The EU Central DPP Registry

Article 13 of the ESPR requires the Commission to set up a central Digital Product Passport registry by 19 July 2026, 24 months after the regulation entered into force. This is a Commission infrastructure deadline, not a business compliance deadline.

The registry is an index, not a data store. It does not hold passport content. Given a product identifier resolved through a data carrier (typically a GS1 Digital Link URL), it points to where the passport data is hosted by the manufacturer or its appointed DPP service provider. Once the registry is operational, economic operators register each passport with it; the first sector to carry a registration obligation is batteries, from 18 February 2027.

Key instruments introduced

  • Digital Product Passport (DPP), structured, machine-readable product data accessible via a data carrier.
  • Performance and information requirements, minimum thresholds on durability, reparability, energy use, recycled content.
  • Destruction of unsold goods, ban on destroying unsold textiles and footwear; applies to large companies from 19 July 2026 and to medium-sized companies from 19 July 2030.
  • Green public procurement, mandatory requirements for public buyers in covered categories.

Primary sources

Frequently asked questions

What is the ESPR?

The Ecodesign for Sustainable Products Regulation (EU) 2024/1781 is the EU framework under which the Digital Product Passport is introduced across most physical goods placed on the EU single market. It replaced the 2009 Ecodesign Directive and entered into force on 18 July 2024.

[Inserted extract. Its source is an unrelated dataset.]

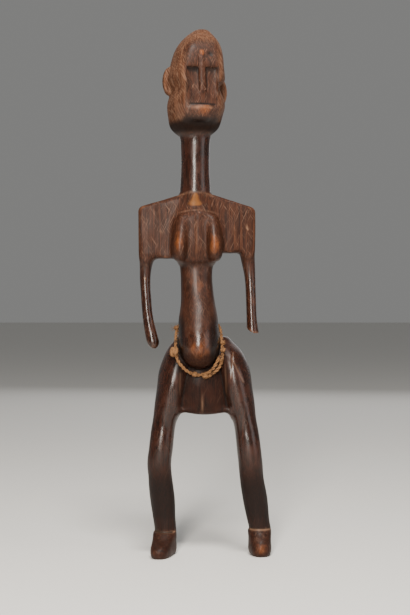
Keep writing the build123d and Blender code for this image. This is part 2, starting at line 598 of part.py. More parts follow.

Does the ESPR itself make the Digital Product Passport mandatory?

No. The ESPR is a framework regulation. Concrete DPP obligations — which data points, which carrier and which deadlines — are set per product group through delegated acts adopted by the Commission after an impact assessment and public consultation. The first formal delegated acts are expected in early 2027.

Which products does the ESPR cover?

ESPR applies to nearly all physical goods sold in the EU, except food, feed, medicinal products, living organisms, and products already covered by other dedicated regimes.

When will the EU Digital Product Passport registry be available?

Article 13 of the ESPR requires the Commission to set up a central Digital Product Passport registry by 19 July 2026, 24 months after the regulation entered into force. This is a Commission infrastructure deadline, not a business compliance deadline.

Which product groups are prioritised first?

The 2025–2030 ESPR working plan (adopted 15 April 2025) prioritises final products such as textiles, furniture, tyres and mattresses, and intermediate products iron & steel and aluminium. Batteries, construction products, toys and detergents are regulated under their own separate rules.